What is asked: Copy each line in the data that includes the word "True".

Record excerpts:
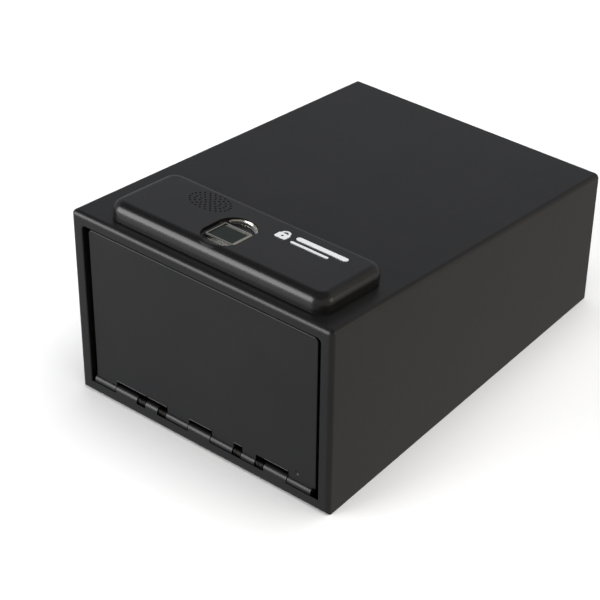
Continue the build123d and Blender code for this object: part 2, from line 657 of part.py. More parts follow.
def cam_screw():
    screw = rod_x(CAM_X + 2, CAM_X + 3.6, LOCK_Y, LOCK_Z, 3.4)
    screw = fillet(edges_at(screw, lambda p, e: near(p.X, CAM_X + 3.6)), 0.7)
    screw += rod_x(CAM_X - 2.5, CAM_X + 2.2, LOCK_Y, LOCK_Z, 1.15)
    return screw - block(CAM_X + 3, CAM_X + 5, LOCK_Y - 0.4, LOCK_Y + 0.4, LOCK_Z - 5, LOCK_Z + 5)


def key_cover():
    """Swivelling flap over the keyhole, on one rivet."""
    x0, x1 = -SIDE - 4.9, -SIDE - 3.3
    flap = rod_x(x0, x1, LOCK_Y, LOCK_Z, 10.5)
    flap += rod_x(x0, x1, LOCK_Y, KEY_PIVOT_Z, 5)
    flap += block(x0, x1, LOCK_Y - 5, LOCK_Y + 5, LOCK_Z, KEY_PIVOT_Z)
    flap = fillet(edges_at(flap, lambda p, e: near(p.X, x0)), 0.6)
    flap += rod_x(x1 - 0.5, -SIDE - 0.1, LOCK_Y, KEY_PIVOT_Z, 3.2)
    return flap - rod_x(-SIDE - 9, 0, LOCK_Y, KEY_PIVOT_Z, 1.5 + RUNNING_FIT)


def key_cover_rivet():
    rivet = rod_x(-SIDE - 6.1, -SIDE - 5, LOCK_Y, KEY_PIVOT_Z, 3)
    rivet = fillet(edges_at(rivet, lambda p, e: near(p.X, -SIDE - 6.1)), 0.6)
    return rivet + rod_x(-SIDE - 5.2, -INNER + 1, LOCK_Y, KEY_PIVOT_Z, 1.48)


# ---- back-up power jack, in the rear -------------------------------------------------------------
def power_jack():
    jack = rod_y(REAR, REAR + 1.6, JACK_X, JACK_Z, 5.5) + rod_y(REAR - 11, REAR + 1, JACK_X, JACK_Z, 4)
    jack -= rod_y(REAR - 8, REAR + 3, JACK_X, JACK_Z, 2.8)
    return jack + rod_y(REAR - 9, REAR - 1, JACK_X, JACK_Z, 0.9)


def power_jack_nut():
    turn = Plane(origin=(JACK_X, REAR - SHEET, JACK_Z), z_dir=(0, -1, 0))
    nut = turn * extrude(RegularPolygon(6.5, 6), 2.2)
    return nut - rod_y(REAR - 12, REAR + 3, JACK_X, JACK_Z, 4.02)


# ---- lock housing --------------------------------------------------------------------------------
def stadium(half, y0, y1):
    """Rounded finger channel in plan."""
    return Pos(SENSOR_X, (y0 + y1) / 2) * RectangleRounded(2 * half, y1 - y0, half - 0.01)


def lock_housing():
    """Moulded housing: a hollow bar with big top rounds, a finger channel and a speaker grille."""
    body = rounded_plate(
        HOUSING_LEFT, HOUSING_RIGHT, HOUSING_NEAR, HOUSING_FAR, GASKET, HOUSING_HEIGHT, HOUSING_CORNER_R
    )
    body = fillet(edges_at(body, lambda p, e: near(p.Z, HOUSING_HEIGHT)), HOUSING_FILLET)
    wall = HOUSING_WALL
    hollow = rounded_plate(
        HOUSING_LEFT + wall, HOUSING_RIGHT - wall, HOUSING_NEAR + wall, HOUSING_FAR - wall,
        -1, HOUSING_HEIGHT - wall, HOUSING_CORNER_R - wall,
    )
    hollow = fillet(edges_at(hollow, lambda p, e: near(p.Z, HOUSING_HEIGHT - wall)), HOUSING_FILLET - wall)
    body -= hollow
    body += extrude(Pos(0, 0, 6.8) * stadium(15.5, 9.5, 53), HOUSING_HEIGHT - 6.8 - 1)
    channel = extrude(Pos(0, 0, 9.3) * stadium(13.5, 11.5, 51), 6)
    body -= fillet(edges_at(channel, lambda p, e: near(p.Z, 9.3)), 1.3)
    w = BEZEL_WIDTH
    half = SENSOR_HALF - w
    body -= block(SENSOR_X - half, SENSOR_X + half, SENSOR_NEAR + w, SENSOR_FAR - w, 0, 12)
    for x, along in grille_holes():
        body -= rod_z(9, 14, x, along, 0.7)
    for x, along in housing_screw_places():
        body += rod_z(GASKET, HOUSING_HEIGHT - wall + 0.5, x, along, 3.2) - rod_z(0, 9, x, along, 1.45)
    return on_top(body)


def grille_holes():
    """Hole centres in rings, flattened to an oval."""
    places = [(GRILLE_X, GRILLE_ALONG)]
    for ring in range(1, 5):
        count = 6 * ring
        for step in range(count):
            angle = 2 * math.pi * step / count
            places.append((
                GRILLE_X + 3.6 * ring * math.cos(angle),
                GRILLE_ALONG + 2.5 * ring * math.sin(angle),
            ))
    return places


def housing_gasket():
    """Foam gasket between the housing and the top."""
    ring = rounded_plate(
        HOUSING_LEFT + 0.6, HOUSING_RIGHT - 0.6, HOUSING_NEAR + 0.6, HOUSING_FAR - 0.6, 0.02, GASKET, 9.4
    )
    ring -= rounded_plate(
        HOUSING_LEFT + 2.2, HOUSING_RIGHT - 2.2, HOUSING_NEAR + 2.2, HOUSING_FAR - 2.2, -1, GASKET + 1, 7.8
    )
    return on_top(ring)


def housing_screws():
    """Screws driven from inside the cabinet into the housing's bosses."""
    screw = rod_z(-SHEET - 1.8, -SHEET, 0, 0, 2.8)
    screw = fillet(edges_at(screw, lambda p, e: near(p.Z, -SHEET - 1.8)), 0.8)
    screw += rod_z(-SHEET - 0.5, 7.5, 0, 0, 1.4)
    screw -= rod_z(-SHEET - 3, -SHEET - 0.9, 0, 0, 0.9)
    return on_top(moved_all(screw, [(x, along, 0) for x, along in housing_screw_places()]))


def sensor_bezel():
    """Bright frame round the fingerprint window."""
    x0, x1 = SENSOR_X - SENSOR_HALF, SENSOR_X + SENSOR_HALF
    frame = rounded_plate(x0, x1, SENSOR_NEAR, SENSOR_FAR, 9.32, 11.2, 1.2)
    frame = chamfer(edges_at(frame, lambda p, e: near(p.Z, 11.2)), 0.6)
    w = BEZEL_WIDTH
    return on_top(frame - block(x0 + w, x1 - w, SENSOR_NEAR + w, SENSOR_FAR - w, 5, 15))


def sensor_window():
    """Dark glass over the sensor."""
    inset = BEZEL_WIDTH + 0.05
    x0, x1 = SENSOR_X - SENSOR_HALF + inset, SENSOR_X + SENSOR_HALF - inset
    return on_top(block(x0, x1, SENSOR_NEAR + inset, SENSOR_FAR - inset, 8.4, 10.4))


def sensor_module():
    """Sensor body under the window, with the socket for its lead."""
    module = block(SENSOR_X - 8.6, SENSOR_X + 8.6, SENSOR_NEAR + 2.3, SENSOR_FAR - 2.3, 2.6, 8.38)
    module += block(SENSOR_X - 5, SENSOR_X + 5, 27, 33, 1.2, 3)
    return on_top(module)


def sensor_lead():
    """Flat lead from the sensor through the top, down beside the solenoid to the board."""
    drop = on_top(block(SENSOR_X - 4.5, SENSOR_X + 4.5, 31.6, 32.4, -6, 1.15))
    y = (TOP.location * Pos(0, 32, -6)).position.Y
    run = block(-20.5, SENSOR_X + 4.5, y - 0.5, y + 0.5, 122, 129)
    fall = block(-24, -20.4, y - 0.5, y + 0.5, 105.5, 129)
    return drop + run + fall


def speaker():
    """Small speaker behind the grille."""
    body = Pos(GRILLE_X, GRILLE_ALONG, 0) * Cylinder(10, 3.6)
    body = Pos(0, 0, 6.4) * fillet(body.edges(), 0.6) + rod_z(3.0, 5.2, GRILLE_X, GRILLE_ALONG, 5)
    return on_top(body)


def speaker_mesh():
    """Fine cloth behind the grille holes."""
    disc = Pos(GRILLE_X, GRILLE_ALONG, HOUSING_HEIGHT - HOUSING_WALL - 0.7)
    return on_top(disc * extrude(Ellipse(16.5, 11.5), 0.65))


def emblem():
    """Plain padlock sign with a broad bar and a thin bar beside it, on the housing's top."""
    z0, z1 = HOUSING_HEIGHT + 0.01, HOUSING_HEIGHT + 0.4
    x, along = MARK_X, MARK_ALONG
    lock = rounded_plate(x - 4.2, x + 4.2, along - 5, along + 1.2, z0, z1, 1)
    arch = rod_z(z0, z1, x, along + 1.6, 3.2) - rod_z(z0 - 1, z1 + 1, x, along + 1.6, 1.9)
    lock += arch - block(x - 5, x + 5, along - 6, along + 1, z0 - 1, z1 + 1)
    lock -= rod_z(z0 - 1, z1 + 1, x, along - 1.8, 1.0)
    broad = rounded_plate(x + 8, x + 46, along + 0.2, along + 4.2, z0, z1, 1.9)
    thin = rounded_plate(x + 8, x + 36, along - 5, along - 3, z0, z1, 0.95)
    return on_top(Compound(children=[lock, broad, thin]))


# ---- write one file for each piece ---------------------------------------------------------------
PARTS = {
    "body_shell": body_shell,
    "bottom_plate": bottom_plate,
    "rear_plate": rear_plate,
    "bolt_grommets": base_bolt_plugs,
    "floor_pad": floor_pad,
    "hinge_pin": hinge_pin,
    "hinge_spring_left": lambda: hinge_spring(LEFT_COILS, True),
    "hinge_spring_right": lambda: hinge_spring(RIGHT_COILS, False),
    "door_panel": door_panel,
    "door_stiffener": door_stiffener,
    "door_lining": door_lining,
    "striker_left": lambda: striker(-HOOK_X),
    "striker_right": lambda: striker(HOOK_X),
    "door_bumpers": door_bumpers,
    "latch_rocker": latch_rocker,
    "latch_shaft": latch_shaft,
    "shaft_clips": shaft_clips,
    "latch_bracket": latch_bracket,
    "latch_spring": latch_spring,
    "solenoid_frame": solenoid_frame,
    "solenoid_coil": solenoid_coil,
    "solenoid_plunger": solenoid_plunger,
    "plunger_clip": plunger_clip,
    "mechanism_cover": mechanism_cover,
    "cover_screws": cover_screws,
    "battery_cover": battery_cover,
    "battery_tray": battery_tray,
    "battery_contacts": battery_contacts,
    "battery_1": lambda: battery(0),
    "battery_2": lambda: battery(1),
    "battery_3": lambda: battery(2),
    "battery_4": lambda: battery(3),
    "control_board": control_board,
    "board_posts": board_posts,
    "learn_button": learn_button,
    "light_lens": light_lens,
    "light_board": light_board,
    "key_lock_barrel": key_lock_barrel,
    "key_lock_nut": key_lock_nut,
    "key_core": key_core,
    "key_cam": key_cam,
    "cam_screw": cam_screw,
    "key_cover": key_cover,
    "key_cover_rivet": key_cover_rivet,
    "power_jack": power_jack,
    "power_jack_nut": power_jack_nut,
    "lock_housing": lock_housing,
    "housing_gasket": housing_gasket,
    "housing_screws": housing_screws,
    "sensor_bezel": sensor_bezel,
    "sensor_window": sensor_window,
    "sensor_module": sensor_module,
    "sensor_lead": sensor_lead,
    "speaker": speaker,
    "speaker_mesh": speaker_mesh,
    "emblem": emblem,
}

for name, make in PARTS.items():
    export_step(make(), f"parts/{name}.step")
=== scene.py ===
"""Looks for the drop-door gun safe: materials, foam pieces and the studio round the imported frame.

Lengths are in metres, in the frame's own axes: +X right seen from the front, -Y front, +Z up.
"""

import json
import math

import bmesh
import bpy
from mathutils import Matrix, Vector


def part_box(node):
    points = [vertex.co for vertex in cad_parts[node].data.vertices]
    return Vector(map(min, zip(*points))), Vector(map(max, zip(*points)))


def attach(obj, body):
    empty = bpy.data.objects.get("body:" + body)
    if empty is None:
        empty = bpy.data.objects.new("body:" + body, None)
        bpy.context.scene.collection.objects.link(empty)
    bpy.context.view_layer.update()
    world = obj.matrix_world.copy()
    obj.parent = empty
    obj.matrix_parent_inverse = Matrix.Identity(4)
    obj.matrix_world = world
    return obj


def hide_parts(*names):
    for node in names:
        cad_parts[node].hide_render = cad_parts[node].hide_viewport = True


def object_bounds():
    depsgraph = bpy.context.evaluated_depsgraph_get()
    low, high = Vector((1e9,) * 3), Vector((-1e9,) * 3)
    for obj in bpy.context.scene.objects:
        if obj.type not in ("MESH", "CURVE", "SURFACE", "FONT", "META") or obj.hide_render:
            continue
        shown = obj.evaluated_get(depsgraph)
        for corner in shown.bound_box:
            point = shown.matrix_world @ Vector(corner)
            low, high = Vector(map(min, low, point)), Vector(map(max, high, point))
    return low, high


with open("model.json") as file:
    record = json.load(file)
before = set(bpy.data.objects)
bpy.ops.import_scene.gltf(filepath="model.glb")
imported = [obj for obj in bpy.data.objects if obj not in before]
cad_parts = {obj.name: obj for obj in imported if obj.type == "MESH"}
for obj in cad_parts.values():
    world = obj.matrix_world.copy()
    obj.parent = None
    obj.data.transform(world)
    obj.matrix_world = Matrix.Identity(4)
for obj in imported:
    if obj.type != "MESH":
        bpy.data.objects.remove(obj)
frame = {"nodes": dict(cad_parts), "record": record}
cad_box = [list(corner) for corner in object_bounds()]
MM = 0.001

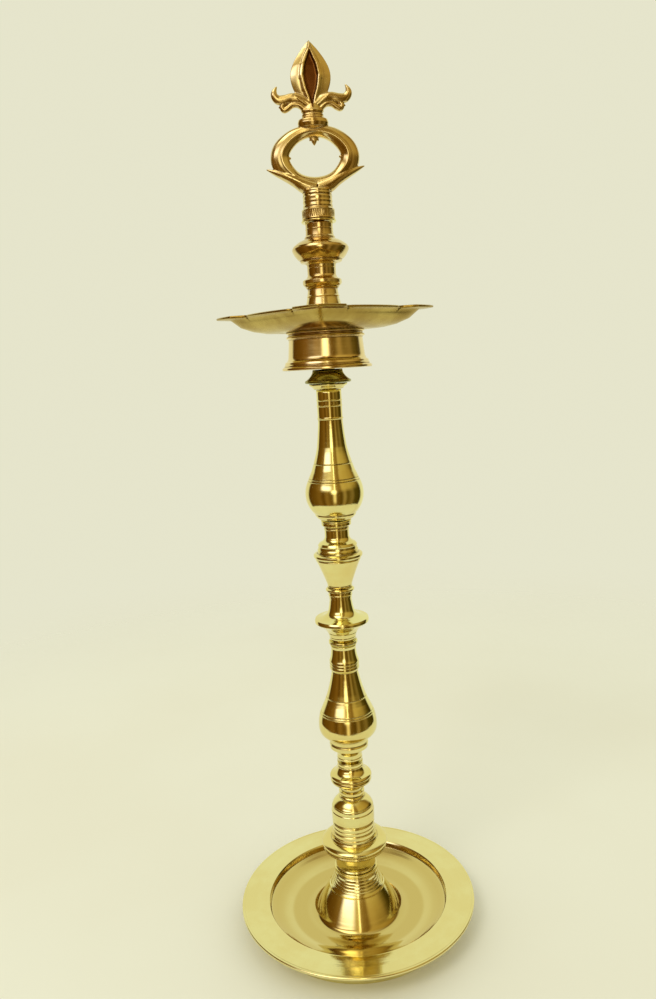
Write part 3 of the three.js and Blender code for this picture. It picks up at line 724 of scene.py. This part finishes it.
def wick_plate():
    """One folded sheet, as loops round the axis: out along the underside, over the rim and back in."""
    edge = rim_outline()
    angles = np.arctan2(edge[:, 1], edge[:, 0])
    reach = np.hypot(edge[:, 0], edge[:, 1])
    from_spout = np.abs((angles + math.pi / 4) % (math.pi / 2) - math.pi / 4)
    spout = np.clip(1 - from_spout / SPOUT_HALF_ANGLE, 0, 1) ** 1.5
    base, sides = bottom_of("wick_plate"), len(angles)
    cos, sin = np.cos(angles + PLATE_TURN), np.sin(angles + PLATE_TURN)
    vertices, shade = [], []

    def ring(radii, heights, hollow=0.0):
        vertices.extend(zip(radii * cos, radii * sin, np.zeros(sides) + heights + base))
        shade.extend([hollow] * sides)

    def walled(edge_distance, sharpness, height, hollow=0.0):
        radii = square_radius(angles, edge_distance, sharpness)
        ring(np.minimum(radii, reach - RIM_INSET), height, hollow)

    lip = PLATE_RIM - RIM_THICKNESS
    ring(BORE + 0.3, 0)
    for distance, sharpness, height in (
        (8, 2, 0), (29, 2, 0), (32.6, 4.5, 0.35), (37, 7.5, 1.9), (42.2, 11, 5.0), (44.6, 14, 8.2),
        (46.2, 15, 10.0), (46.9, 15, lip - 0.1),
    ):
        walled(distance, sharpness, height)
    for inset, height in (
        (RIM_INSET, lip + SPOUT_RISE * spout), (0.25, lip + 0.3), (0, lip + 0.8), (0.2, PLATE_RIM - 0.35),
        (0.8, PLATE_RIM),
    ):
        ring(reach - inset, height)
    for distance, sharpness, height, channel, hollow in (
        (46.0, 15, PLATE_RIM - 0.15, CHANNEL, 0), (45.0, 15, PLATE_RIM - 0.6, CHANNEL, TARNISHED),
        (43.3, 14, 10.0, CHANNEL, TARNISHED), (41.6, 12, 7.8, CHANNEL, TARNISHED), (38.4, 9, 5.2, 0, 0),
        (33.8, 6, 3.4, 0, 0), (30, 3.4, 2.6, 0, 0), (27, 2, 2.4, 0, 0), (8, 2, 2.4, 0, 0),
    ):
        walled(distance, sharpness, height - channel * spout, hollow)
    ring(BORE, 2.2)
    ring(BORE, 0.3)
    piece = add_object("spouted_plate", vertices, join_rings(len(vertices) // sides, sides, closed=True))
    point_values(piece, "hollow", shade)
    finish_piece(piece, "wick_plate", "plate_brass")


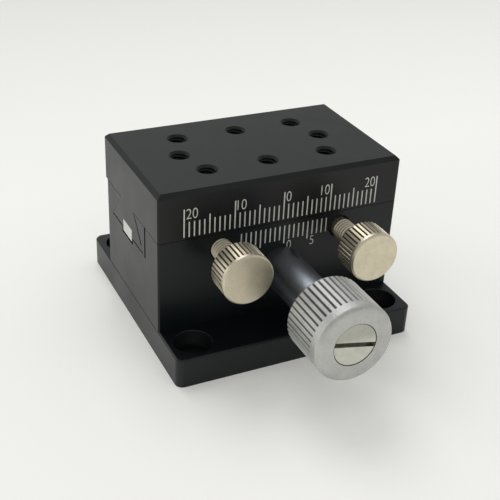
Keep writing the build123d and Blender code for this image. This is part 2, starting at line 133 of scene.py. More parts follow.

The completed task:
    "hinge_spring_left": lambda: hinge_spring(LEFT_COILS, True),
        cad_parts[node].hide_render = cad_parts[node].hide_viewport = True
    piece = add_object("spouted_plate", vertices, join_rings(len(vertices) // sides, sides, closed=True))